With this project, we aim to implement analyze the performance benifits of database sharding over a having a single large database. The steps to implement this project are as follows
- Download the stack exchange dataset, that we will parse and store in our database https://archive.org/download/stackexchange/music.stackexchange.com.7z
- Extract the .7z file and copy the file named “Posts.xml” and store it in the program directory in the folder “dataset”
- Install the latest version of docker desktop
- Use the following command to build and start the docker container
docker compose up -d –build
(The above command can take anywhere from 10 - 15 minutes to run).
Before proceeding, verify that you get the following text in the logs of each container
[Server] /usr/sbin/mysqld: ready for connections. Version: '8.0.33' socket: '/var/run/mysqld/mysqld.sock' port: 3306 MySQL Community Server - GPL
This is to ensure that the containers have completed running the initialization sql command, and the port is correctly bounded.
- Download the latest version of NodeJS and NPM
- Run the following command
npm install
(This will install all the dependencies required for the project) - Once all the dependencies are installed, run the following command to start the server
npm run start:dev
(After running the command, you should get ‘Listening on port 5000’ on the terminal)
- The server accepts HTTP GET requests. The following is an example
GET http://localhost:5000/selectKey HTTP/1.1
content-type: application/x-www-form-urlencoded
query=SELECT * FROM posts&mode=P&key=1
There are two end-points
Requires query (SELECT * FROM posts), Mode (P=Primary, S=Sharded)

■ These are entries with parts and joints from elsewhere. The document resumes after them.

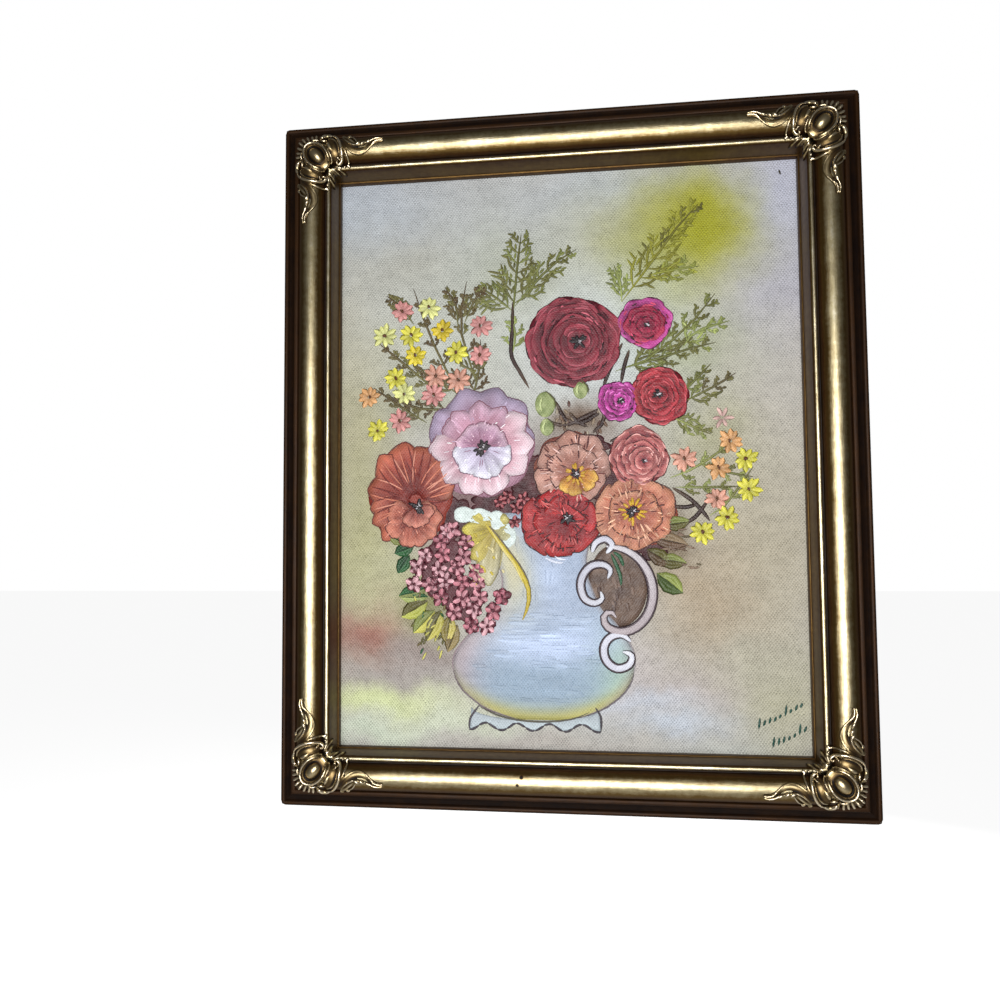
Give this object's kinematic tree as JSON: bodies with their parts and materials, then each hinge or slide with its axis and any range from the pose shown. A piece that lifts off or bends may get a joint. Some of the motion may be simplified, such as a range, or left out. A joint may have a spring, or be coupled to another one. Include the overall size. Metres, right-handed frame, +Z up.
{
  "type": "framed oil painting",
  "caption": "Small still-life painting on a canvas panel in a gilt moulded frame with cast scroll ornaments on its corners, made to hang on a wall.",
  "frame": {"origin": "on the back of the top rail at mid-width, in the plane that lies against the wall", "axes": "+X to the right as the picture is looked at, +Y into the wall, +Z up"},
  "size_m": [0.2436, 0.0293, 0.2944],
  "materials": {
    "gilt_moulding": "wooden moulding in rubbed metal leaf, dark brown patina in its hollows",
    "gilt_casting": "cast composition in rubbed metal leaf with dark recesses",
    "canvas": "oil paint on coarse canvas glued over a board",
    "hanger_steel": "thin stamped steel, dull brassy plating",
    "point_steel": "dull grey sheet steel"
  },
  "bodies": {
    "root": {"rail_top": "gilt_moulding", "rail_bottom": "gilt_moulding", "rail_left": "gilt_moulding", "rail_right": "gilt_moulding", "corner_top_left": "gilt_casting", "corner_top_right": "gilt_casting", "corner_bottom_left": "gilt_casting", "corner_bottom_right": "gilt_casting", "canvas_panel": "canvas", "hanger_plate": "hanger_steel", "hanger_nail_left": "hanger_steel", "hanger_nail_right": "hanger_steel", "point_top_1": "point_steel", "point_top_2": "point_steel", "point_right_1": "point_steel", "point_right_2": "point_steel", "point_bottom_1": "point_steel", "point_bottom_2": "point_steel", "point_left_1": "point_steel", "point_left_2": "point_steel"}
  },
  "joints": []
}
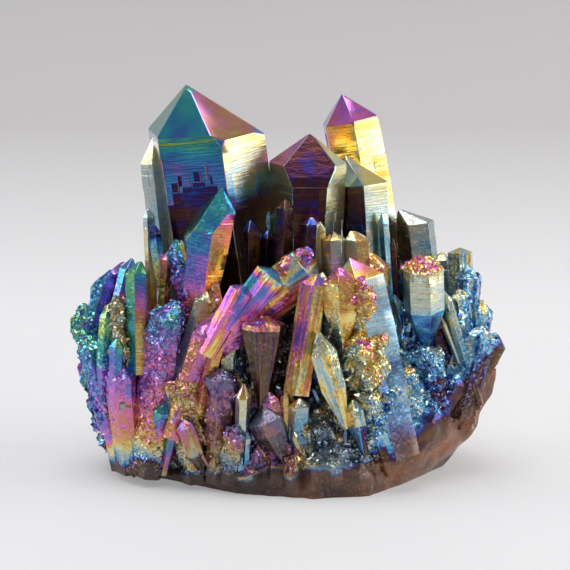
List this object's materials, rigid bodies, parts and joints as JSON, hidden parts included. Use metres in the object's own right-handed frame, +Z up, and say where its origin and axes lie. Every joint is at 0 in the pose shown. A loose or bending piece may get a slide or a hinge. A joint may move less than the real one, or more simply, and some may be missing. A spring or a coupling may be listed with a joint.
{
  "type": "quartz cluster",
  "caption": "Free-standing cluster of rainbow-coated quartz crystals grown together on a lump of bare smoky quartz, with tall points at the back and a flat foot.",
  "frame": {"origin": "middle of the outline seen from above, on the flat foot", "axes": "+Z is up out of the foot, +X runs along the length to the viewer's right, and the front faces -Y"},
  "size_m": [0.0766, 0.0446, 0.0675],
  "materials": {
    "aura_quartz": "glossy quartz with a thin iridescent metal-oxide coat, bare smoky quartz round the foot"
  },
  "bodies": {
    "root": {"quartz_cluster": "aura_quartz"}
  },
  "joints": []
}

Requires query (SELECT * FROM posts WHERE ID = 1), Mode (P=Primary, S=Sharded), key (The value of ID we want to select)
- To run the JMeter benchmark, we can open the .jmx file inside the “JMeter” folder. This generates a sample Test Plan, which can be edited to run specific tests.
(The Unconstrained case of “SELECT *” might take anywhere from 15 to 20 mins to benchmark. And the constrained case might take around 1-2 mins)